» AIM OF THE TASK:
Locate, in the data below, the line that contains "make_top_shell()" and the line that contains "if empty is"; reproduce exactly those two lines and every line between them, nothing more.

» RECORDS FOR THE TASK:
====

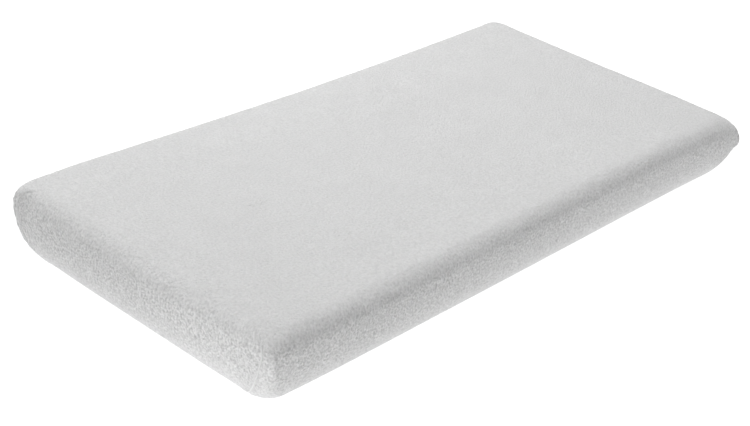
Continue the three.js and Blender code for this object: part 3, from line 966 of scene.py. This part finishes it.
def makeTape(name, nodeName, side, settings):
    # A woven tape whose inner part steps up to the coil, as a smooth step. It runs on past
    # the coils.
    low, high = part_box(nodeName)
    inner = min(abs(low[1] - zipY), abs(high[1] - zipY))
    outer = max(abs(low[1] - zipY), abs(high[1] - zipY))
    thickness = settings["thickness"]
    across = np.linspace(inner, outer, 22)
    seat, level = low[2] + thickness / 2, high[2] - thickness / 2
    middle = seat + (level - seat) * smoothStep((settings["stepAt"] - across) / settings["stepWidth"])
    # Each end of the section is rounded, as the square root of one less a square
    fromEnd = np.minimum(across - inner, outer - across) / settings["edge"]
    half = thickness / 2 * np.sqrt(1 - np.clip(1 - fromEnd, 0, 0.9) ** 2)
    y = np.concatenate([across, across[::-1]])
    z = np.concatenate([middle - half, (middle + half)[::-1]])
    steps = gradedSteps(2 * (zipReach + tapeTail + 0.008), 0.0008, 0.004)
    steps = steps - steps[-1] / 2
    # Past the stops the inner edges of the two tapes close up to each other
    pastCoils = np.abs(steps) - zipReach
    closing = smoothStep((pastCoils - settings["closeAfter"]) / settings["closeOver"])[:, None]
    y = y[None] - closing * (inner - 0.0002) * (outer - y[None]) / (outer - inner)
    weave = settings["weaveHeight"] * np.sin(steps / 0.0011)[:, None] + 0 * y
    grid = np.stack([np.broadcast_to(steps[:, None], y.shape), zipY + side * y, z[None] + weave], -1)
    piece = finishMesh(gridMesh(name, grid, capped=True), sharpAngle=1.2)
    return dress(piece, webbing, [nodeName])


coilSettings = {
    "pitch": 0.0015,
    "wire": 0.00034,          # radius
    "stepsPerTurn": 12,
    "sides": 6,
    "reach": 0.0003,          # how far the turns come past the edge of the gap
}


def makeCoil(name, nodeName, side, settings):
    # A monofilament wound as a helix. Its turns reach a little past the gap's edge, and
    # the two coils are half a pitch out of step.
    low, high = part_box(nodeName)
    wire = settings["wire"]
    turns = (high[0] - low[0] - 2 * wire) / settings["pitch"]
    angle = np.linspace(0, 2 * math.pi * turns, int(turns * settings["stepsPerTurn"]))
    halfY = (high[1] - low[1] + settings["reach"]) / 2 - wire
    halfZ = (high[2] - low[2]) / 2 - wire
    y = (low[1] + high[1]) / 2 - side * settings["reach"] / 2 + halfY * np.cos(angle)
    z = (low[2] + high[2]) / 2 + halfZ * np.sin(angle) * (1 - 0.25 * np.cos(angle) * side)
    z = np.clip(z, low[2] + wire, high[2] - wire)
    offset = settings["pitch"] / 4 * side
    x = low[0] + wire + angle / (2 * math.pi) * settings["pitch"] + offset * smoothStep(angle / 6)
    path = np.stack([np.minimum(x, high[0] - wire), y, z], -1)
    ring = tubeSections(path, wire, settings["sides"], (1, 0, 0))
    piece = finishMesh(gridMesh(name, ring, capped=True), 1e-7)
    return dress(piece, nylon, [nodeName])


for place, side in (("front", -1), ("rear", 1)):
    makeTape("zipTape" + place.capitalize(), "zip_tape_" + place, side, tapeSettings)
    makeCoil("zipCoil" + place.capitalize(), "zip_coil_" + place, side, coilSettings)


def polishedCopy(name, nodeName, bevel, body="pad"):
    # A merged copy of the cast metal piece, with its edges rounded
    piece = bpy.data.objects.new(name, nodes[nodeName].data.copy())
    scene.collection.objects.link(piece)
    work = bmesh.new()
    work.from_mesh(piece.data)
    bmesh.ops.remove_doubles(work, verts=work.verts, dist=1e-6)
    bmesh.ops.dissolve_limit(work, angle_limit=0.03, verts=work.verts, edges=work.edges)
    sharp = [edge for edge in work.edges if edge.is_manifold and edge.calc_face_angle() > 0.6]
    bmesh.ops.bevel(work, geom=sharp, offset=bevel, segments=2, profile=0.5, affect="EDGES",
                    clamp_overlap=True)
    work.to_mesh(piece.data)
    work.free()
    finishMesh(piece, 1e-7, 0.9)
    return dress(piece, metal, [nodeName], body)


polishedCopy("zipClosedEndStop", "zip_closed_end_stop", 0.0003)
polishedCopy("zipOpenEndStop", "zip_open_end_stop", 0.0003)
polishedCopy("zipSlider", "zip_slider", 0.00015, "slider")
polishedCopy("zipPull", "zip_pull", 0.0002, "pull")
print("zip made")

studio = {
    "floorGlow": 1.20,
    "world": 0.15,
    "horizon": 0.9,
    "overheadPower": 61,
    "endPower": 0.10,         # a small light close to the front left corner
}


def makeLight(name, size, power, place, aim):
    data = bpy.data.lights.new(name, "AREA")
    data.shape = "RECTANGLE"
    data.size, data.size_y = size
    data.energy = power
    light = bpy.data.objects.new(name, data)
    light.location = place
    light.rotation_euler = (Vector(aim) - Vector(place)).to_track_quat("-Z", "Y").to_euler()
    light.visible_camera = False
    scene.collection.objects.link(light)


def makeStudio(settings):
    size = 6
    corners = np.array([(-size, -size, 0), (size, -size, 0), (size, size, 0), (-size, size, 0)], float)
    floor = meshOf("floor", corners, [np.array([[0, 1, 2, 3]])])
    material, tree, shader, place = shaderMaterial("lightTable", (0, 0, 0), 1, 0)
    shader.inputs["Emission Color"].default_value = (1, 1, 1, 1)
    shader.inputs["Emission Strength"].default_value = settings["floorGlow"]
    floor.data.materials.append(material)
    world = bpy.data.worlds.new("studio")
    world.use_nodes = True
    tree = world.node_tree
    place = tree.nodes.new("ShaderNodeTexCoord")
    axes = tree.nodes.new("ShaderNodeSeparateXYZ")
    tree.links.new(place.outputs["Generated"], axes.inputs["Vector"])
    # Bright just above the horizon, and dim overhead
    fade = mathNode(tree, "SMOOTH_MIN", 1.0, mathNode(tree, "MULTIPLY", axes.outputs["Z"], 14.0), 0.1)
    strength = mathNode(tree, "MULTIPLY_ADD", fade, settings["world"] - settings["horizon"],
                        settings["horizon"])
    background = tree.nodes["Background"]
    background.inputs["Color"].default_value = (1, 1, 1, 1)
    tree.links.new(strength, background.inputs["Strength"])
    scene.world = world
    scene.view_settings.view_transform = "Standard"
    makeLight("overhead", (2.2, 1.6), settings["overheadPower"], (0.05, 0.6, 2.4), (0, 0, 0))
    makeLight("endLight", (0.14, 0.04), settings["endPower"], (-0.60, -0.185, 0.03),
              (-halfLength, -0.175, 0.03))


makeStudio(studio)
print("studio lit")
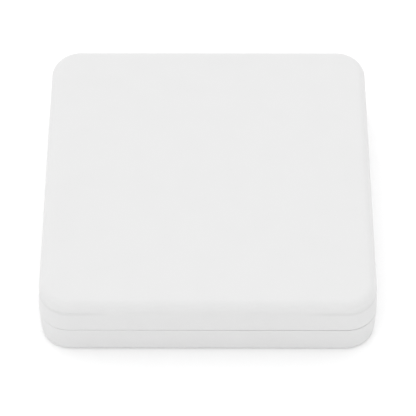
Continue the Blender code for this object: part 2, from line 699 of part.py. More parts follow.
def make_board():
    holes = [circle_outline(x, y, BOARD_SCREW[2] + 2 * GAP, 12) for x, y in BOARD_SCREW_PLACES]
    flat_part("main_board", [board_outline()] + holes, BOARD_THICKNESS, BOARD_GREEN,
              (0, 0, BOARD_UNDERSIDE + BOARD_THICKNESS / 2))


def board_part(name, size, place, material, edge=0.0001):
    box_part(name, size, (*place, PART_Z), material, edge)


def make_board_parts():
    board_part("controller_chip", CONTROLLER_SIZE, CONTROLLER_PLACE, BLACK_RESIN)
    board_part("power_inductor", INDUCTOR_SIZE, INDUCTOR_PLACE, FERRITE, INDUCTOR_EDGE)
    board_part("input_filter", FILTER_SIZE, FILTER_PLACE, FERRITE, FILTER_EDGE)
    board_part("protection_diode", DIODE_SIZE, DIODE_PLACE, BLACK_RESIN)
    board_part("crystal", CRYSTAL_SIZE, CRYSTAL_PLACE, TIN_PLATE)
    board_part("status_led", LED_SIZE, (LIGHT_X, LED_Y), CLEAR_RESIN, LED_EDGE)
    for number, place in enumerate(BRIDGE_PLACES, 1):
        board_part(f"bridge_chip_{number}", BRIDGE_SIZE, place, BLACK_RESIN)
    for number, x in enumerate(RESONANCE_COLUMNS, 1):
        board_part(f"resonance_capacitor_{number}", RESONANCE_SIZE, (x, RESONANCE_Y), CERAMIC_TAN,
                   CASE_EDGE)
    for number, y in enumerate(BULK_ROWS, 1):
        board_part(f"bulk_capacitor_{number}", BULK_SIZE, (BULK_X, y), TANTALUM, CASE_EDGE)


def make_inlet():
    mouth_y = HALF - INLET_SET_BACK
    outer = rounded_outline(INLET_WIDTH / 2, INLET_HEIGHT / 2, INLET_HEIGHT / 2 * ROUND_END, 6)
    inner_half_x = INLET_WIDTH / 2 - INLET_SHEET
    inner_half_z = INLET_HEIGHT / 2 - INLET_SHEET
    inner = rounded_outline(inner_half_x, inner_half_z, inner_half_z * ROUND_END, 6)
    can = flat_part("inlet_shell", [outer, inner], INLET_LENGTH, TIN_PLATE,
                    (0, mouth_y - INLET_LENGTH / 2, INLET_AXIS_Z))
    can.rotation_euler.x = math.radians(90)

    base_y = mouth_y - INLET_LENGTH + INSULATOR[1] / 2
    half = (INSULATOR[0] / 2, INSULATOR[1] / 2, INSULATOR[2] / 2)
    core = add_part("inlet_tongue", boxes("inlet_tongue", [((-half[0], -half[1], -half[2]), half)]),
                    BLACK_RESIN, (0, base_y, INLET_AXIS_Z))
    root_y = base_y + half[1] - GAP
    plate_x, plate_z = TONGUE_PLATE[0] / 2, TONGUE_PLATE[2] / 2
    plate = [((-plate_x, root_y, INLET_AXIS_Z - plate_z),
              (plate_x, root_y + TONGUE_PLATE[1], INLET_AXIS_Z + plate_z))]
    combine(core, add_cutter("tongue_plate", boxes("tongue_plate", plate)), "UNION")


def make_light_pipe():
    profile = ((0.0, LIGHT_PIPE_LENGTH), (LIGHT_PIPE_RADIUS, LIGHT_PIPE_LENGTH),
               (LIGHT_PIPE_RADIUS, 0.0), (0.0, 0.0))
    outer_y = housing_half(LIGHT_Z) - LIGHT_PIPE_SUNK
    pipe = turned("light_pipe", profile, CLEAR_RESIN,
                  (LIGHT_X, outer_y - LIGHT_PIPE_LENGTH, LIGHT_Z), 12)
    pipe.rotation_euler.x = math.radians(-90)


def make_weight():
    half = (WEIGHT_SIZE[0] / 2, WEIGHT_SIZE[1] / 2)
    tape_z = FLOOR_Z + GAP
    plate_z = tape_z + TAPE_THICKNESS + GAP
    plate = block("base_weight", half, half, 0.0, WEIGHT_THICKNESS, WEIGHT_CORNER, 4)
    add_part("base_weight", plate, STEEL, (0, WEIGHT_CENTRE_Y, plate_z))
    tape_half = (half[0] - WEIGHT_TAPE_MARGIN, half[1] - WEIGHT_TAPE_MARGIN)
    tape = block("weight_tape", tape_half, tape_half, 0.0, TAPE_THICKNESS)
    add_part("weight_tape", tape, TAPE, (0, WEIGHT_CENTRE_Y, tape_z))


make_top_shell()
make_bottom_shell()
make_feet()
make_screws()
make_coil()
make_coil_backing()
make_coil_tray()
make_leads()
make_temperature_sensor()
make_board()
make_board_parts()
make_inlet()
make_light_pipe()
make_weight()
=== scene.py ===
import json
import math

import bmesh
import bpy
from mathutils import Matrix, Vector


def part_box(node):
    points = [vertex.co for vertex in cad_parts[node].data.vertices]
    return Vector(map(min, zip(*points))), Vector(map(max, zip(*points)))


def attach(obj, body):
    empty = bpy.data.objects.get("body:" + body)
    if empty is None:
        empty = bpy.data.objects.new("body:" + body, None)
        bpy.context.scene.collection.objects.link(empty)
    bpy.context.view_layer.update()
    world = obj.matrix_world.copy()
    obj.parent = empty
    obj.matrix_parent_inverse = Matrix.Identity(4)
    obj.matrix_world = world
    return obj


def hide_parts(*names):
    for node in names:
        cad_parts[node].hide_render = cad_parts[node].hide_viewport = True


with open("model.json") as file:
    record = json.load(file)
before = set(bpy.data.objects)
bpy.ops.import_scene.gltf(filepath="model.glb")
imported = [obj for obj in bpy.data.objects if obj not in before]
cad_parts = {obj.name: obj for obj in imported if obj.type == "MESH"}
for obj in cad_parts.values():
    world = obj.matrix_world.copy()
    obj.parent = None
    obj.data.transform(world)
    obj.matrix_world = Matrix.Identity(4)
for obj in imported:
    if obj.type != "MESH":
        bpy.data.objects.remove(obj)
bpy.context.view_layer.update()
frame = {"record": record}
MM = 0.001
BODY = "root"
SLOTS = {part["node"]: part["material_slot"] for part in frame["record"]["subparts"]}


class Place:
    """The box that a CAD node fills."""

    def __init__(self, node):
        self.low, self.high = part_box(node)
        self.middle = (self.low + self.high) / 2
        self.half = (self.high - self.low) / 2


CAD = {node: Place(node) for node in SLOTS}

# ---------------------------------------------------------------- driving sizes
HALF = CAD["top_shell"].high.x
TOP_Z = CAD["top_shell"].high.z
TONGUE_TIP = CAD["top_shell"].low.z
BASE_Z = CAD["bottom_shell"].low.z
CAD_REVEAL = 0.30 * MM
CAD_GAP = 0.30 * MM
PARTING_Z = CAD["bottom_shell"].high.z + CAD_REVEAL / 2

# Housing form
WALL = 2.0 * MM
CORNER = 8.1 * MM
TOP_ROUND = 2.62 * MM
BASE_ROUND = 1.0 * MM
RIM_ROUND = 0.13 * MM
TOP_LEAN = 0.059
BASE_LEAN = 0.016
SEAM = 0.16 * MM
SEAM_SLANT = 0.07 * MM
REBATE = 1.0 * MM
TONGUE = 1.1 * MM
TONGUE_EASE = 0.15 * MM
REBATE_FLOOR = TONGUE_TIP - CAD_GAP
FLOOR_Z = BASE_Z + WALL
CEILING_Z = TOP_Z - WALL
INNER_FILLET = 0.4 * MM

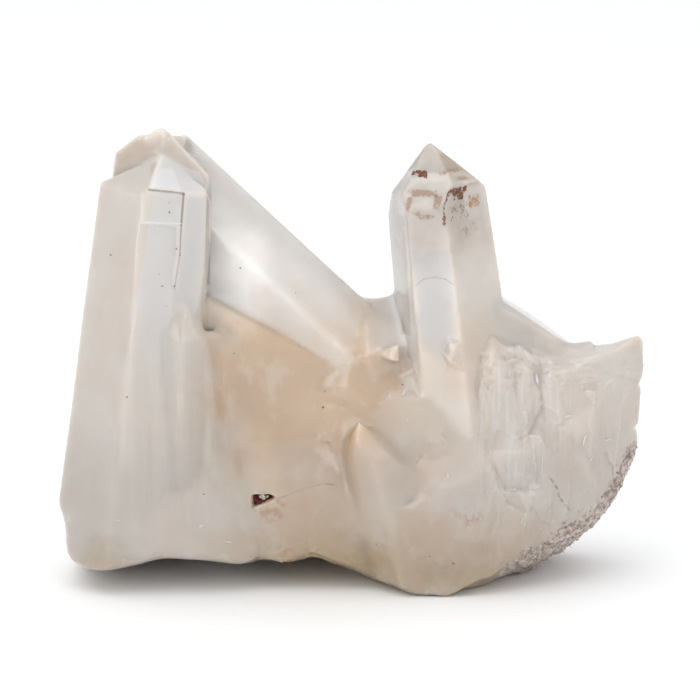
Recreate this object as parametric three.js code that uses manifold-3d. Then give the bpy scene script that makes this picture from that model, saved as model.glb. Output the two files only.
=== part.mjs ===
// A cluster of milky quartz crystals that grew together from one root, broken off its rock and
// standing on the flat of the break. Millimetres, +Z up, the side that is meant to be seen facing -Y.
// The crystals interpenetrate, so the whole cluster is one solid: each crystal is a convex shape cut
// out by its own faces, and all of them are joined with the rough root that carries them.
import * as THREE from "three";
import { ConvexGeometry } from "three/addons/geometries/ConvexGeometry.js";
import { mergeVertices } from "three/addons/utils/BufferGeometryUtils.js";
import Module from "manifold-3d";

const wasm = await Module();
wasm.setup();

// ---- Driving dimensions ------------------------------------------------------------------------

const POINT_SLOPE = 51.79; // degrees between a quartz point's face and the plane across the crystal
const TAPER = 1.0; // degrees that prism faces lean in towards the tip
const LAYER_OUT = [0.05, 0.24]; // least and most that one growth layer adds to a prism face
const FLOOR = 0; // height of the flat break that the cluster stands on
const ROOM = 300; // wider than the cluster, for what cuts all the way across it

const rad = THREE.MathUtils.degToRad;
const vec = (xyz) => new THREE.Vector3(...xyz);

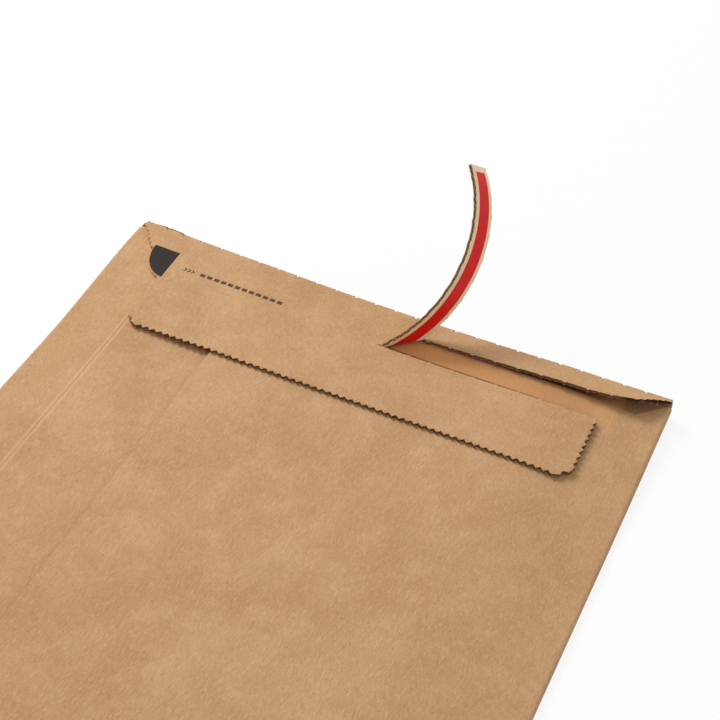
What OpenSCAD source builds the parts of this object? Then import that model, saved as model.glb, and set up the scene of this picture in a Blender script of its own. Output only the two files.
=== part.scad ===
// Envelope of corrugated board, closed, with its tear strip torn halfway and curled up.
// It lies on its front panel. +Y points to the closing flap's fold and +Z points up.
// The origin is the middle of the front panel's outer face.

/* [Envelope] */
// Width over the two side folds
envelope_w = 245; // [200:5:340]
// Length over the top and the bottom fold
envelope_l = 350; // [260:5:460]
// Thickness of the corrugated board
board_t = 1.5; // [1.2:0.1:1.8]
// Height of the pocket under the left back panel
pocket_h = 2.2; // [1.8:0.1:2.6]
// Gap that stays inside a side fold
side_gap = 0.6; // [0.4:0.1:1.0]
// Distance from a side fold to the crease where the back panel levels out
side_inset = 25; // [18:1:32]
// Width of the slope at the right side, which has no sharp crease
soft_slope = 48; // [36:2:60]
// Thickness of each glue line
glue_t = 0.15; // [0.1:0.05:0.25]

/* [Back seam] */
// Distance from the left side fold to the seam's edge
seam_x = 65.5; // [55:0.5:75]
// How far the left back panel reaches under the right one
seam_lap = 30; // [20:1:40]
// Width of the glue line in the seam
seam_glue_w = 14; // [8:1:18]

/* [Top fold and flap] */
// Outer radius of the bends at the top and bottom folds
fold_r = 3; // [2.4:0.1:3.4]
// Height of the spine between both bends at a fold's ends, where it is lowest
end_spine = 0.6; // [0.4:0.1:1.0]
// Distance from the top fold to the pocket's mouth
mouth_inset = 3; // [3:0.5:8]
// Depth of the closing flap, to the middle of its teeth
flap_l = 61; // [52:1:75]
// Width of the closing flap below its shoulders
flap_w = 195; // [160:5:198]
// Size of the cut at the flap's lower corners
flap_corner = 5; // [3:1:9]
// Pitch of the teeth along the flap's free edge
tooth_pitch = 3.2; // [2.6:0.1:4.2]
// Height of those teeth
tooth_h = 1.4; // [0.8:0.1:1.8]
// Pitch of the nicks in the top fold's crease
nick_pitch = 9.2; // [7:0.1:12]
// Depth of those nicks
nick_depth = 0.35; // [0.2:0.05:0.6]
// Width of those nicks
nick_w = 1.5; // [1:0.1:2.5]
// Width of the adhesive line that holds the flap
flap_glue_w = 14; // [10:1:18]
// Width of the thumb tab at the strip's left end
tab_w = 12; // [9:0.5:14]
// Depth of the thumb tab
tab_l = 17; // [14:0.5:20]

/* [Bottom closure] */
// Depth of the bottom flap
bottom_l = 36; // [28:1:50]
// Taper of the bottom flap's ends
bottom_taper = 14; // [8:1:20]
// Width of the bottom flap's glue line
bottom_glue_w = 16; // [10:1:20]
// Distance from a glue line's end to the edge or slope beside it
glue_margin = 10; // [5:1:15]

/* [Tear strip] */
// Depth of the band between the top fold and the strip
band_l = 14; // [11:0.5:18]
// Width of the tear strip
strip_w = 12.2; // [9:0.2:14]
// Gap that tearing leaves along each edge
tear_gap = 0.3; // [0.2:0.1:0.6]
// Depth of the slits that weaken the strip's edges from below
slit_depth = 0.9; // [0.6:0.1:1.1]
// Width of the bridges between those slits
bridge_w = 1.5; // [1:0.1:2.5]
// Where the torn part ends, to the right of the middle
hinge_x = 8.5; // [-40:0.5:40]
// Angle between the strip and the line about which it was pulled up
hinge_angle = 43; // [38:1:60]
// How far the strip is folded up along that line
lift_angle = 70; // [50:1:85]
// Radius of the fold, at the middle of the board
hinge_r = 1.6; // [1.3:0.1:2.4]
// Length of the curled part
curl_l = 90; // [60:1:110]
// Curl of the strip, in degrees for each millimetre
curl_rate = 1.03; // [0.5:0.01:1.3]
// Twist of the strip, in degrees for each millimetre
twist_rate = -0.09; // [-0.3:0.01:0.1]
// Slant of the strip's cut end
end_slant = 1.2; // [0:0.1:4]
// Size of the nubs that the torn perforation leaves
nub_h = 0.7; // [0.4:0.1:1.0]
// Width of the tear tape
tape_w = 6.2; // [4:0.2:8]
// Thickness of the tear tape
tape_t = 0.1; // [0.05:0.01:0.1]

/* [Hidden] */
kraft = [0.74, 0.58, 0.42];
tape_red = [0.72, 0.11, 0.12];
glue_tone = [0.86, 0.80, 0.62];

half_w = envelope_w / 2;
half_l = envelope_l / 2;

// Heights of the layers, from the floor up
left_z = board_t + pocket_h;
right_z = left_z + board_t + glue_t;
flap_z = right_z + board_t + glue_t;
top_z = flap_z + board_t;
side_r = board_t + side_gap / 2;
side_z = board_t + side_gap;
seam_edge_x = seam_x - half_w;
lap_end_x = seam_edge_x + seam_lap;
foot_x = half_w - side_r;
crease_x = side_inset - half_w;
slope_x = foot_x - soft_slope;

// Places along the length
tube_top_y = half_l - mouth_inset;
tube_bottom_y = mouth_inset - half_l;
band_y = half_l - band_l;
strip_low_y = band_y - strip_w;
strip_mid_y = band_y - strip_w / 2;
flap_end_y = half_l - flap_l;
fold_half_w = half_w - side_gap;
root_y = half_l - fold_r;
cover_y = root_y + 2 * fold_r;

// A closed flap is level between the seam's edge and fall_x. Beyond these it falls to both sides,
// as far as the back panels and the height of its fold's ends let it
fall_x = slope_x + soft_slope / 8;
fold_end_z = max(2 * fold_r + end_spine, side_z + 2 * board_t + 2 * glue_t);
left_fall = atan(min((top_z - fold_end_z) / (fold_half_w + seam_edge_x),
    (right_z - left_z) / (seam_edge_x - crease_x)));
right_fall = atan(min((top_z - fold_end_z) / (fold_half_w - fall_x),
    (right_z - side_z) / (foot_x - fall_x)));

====

» COMPLETE ANSWER:
make_top_shell()
make_bottom_shell()
make_feet()
make_screws()
make_coil()
make_coil_backing()
make_coil_tray()
make_leads()
make_temperature_sensor()
make_board()
make_board_parts()
make_inlet()
make_light_pipe()
make_weight()
=== scene.py ===
import json
import math

import bmesh
import bpy
from mathutils import Matrix, Vector


def part_box(node):
    points = [vertex.co for vertex in cad_parts[node].data.vertices]
    return Vector(map(min, zip(*points))), Vector(map(max, zip(*points)))


def attach(obj, body):
    empty = bpy.data.objects.get("body:" + body)
    if empty is None:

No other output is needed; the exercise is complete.